Governors of the Inner Land
1 Kings 4:15-19 - A Neville Goddard interpretation
Read 1 Kings 4 in context
Scripture Focus
Biblical Context
The verses name several regional officers in Solomon's realm and note Geber as the only officer in the land, signaling organized, distributed governance within a single realm.
Neville's Inner Vision
Within Neville’s psychology, the land of Solomon represents your entire being, and the officers are the distinct states of consciousness you habitually entertain. Ahimaaz in Naphtali, Baanah in Asher and Aloth, Jehoshaphat in Issachar, Shimei in Benjamin, Geber in Gilead—these are inner faculties scattered across your mental territory, each attending its own duty. Yet the text’s final clause, that Geber was the only officer in the land, points to a single governing awareness—the I AM—that can quietly hold and coordinate all these movements. When you imagine yourself as merely the body or a collection of desires, you feel divided and exposed to outward circumstance.
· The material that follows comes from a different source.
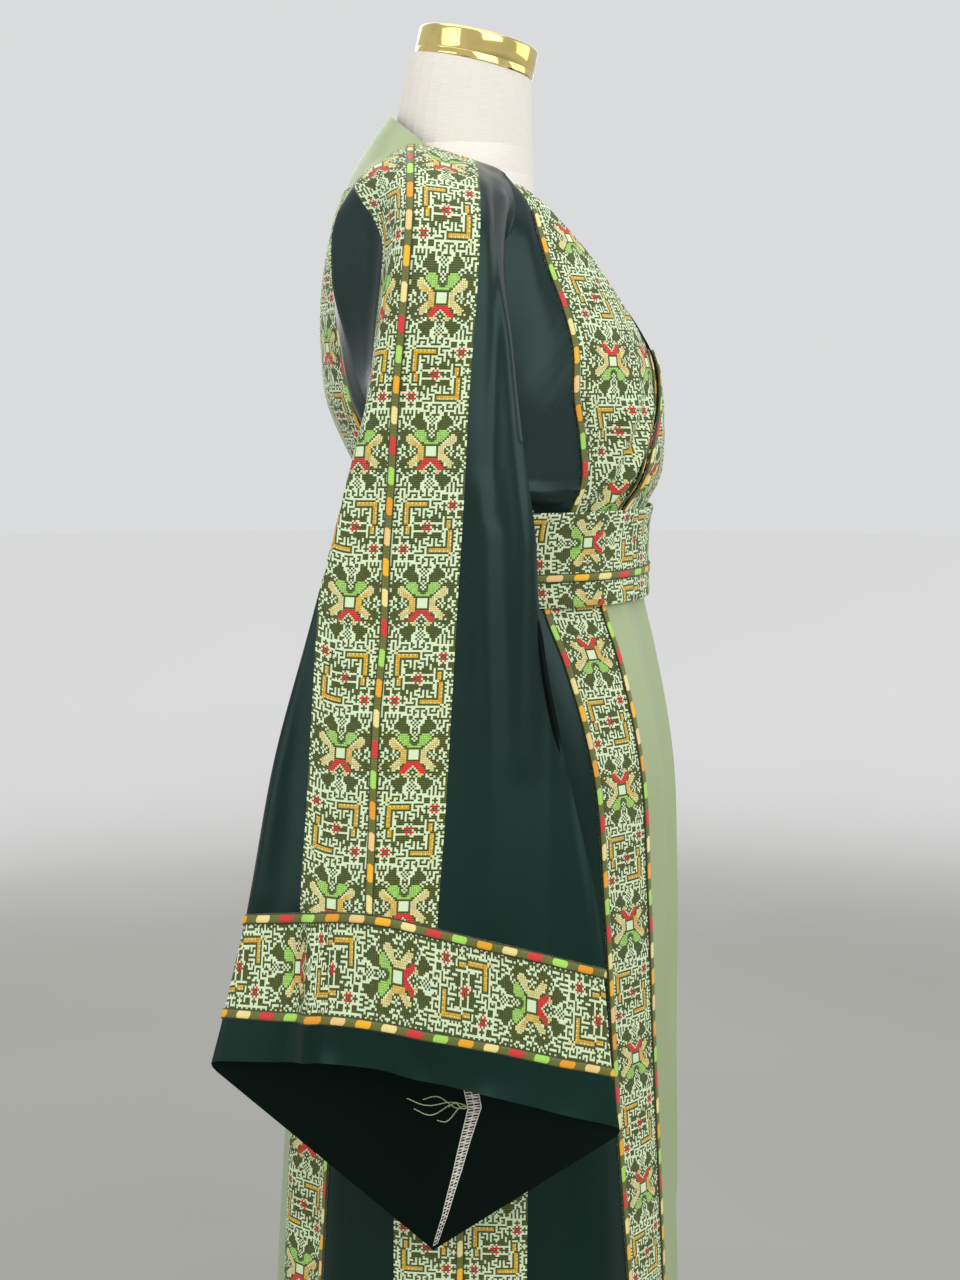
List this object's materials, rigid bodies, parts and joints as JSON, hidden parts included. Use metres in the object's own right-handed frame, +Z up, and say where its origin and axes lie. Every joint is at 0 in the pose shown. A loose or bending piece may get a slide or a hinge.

When you assume the role of the sole governor within, you invite Providence to move through every department as one coherent activity. The region names matter only as symbols for the habits and thoughts you tend to in daily life; by reinstating the I AM at the center, you render your inner world orderly, purposeful, and fruitful. Your life becomes the outward reflection of your inner conviction that you are one, wholly guided by awareness that imagines and thereby creates.
Practice This Now
Assume the I AM is the sole governor of your inner land; picture Ahimaaz, Baanah, Jehoshaphat, Shimei, and Geber reporting to that one I AM; feel unity and let the sense of providence arise.